Work to do –
Copy exactly the block of lines between the one containing "for piece in" and the one containing "import math", inclusive.
Begin
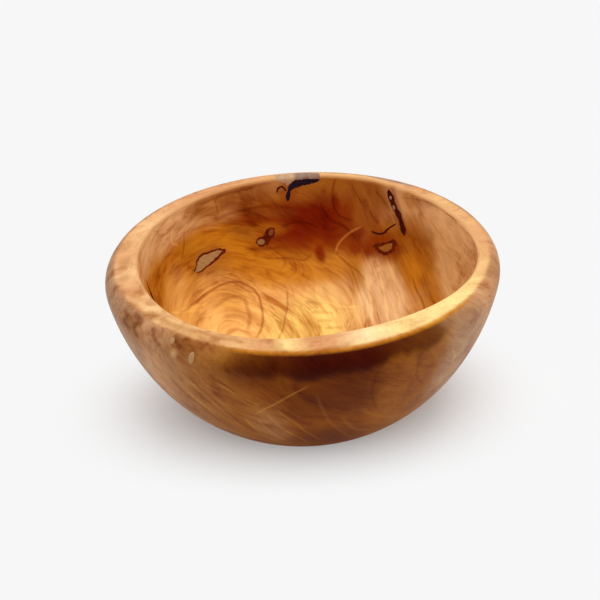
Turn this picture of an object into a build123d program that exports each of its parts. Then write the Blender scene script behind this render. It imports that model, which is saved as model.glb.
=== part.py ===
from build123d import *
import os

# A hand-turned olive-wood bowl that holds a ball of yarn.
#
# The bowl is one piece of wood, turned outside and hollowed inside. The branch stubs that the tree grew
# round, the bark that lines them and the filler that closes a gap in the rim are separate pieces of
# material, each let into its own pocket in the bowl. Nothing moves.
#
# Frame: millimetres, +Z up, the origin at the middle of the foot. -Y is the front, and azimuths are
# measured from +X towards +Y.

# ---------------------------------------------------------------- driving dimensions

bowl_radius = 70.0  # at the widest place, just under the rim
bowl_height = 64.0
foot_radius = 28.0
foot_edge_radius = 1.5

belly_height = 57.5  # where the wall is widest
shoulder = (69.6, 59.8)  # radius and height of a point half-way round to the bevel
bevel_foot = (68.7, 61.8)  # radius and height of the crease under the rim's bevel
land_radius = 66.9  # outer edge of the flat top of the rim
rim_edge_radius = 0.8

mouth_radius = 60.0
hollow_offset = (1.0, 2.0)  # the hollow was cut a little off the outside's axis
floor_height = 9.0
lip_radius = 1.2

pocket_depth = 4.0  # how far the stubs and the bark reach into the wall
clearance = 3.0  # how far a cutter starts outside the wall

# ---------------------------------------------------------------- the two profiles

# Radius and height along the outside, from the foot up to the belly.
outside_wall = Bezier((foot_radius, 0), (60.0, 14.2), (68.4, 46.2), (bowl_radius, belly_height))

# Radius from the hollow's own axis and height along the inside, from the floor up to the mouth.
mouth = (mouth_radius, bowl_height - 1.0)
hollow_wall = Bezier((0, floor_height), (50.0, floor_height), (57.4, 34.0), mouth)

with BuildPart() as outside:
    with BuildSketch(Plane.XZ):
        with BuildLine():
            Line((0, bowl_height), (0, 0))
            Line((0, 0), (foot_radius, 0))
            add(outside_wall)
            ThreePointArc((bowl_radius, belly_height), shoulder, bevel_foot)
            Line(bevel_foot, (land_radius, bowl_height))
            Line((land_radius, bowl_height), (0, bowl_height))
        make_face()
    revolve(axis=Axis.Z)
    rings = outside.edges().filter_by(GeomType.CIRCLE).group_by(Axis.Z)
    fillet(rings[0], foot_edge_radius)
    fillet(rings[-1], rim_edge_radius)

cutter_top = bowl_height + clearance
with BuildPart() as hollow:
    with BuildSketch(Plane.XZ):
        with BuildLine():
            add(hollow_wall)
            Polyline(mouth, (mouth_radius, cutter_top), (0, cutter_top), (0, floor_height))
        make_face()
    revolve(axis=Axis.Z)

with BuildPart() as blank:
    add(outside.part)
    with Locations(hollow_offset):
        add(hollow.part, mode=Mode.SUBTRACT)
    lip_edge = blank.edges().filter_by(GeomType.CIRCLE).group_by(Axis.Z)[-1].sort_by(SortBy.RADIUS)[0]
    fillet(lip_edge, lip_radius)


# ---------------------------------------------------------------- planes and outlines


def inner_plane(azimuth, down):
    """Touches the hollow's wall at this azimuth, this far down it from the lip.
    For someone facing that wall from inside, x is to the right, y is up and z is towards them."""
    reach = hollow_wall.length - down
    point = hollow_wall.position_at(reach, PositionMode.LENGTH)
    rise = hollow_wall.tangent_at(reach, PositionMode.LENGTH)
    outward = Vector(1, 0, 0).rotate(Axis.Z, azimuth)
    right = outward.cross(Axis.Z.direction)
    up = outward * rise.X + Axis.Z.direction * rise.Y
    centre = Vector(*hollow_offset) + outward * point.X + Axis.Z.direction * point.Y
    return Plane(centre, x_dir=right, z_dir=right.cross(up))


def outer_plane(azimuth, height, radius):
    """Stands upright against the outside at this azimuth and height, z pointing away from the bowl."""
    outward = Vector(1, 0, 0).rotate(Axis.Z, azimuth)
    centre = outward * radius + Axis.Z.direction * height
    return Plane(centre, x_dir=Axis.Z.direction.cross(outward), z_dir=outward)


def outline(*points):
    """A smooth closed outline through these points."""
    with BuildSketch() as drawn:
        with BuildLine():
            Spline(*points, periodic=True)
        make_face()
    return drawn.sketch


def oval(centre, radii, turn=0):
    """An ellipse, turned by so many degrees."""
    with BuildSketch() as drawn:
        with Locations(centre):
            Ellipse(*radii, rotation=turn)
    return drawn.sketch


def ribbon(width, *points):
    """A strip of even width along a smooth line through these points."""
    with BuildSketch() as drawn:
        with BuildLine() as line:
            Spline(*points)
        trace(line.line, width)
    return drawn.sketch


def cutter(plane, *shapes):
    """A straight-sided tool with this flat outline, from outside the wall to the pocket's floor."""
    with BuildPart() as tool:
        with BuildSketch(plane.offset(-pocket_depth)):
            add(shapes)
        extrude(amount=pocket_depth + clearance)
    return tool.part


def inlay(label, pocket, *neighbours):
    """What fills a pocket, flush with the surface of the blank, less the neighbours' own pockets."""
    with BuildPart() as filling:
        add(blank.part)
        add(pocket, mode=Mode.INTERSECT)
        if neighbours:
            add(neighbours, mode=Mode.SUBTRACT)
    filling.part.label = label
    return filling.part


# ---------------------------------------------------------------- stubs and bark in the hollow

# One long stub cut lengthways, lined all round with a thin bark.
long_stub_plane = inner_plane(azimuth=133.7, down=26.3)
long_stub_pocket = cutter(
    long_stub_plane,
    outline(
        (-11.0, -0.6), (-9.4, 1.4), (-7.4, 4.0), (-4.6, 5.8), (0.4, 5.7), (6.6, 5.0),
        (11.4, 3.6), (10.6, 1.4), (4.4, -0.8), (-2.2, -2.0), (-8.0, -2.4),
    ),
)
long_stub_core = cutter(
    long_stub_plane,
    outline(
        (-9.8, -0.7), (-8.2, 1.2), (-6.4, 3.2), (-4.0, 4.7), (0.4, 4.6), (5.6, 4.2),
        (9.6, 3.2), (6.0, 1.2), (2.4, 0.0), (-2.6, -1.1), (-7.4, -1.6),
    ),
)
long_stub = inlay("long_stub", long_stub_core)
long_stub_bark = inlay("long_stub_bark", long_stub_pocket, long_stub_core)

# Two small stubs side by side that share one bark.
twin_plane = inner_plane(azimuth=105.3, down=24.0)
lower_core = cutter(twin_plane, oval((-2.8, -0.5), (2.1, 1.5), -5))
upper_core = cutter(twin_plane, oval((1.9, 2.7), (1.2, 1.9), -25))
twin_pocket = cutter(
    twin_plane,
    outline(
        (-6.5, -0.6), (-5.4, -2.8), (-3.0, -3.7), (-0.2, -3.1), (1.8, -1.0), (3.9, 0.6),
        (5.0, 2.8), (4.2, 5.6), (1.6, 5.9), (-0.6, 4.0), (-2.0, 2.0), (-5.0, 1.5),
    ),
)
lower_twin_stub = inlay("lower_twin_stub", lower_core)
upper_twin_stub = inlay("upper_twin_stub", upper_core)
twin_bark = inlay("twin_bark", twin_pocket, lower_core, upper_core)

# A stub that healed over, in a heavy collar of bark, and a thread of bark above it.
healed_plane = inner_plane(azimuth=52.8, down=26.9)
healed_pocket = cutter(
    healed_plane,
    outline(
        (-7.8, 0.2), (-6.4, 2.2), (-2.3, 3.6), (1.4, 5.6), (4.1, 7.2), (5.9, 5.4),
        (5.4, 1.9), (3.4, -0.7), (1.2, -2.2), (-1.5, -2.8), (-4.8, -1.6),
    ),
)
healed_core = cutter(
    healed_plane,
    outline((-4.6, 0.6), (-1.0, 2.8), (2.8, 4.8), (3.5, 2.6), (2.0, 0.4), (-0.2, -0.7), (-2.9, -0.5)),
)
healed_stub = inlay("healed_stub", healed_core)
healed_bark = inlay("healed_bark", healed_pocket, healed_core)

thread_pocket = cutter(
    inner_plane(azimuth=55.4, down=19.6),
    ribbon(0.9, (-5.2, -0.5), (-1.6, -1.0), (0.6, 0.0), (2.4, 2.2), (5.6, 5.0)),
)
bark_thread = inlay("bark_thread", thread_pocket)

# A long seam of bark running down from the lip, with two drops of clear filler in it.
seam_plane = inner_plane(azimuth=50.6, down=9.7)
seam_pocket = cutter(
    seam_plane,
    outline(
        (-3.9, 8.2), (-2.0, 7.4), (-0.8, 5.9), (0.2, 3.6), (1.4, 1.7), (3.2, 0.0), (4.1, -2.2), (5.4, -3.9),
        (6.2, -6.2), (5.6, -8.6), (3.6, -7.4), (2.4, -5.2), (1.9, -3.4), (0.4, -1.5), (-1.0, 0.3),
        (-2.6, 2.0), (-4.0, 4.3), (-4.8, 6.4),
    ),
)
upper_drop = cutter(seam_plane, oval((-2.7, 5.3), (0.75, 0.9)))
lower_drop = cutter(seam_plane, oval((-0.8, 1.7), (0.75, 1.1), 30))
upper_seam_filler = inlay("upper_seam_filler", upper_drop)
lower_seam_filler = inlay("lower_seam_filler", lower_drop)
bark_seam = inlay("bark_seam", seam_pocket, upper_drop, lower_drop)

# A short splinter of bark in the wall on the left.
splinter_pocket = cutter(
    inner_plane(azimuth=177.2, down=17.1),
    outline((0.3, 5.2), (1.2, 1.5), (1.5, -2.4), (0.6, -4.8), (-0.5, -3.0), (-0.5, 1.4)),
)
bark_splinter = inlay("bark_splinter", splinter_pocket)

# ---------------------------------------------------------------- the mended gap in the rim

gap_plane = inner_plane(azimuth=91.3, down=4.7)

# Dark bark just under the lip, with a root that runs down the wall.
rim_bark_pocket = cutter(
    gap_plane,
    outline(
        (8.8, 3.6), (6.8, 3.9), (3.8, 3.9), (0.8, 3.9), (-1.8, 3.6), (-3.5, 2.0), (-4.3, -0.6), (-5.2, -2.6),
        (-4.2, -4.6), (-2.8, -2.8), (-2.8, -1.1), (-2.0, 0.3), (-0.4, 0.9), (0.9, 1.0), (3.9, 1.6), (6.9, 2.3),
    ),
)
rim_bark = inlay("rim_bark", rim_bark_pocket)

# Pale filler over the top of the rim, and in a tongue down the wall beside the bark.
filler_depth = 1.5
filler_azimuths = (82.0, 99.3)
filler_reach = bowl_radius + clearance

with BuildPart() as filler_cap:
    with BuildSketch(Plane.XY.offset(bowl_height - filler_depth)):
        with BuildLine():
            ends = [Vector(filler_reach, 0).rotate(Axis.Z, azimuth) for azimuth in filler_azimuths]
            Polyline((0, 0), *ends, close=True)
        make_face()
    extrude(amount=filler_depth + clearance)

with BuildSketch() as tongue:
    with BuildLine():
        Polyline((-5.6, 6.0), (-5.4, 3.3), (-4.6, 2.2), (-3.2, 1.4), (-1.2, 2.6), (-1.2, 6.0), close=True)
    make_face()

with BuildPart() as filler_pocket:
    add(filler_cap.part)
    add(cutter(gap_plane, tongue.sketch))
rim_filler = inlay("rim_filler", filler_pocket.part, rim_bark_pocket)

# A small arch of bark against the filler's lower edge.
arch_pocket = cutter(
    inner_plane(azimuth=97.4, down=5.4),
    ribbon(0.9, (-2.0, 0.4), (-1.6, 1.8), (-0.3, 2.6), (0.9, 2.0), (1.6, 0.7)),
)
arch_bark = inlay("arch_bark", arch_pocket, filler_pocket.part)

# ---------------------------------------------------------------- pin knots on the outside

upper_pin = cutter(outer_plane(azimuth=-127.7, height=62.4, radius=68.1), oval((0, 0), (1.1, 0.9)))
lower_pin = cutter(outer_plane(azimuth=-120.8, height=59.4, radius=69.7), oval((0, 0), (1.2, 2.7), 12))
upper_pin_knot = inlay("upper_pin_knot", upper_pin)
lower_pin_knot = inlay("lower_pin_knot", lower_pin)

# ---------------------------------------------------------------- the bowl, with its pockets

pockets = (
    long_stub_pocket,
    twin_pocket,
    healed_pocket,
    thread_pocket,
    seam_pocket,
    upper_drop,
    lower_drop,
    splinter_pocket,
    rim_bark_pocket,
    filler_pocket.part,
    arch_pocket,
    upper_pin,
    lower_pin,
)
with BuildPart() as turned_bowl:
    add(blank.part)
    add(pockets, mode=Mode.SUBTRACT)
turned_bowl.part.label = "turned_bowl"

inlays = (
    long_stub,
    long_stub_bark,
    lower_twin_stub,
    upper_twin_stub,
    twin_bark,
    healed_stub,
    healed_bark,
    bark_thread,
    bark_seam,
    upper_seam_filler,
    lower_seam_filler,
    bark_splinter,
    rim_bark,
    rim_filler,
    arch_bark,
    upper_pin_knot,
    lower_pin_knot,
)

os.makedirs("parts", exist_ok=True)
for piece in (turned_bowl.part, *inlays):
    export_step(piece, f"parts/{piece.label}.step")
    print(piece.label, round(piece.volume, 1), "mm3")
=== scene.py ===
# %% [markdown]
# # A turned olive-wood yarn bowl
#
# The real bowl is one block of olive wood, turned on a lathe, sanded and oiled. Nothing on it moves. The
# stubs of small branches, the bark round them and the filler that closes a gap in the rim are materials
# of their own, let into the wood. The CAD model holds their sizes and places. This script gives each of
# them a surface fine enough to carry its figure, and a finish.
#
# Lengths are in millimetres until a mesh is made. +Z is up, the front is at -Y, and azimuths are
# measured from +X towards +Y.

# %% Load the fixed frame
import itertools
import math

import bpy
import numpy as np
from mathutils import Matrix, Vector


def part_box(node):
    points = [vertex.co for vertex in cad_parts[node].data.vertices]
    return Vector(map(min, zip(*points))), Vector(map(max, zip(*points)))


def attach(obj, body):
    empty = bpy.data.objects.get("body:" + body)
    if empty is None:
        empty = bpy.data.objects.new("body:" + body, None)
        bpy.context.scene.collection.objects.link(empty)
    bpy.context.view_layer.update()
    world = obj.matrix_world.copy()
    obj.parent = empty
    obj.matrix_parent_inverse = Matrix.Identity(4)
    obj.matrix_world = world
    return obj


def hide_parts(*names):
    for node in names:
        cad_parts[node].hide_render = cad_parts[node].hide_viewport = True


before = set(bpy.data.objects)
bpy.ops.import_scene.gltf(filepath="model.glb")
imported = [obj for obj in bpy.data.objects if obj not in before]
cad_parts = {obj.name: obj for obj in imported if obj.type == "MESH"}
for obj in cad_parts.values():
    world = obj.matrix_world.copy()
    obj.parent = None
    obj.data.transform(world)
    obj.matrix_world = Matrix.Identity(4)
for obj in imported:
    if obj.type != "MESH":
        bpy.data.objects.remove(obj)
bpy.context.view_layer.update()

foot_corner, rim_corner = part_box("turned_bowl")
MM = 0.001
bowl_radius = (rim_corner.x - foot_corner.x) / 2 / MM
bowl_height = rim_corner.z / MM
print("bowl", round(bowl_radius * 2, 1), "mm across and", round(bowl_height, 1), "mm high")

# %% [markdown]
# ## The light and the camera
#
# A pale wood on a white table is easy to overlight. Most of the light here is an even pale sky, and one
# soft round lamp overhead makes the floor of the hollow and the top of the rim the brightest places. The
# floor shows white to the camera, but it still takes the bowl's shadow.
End
Result of the exercise –
for piece in (turned_bowl.part, *inlays):
    export_step(piece, f"parts/{piece.label}.step")
    print(piece.label, round(piece.volume, 1), "mm3")
=== scene.py ===
# %% [markdown]
# # A turned olive-wood yarn bowl
#
# The real bowl is one block of olive wood, turned on a lathe, sanded and oiled. Nothing on it moves. The
# stubs of small branches, the bark round them and the filler that closes a gap in the rim are materials
# of their own, let into the wood. The CAD model holds their sizes and places. This script gives each of
# them a surface fine enough to carry its figure, and a finish.
#
# Lengths are in millimetres until a mesh is made. +Z is up, the front is at -Y, and azimuths are
# measured from +X towards +Y.

# %% Load the fixed frame
import itertools
import math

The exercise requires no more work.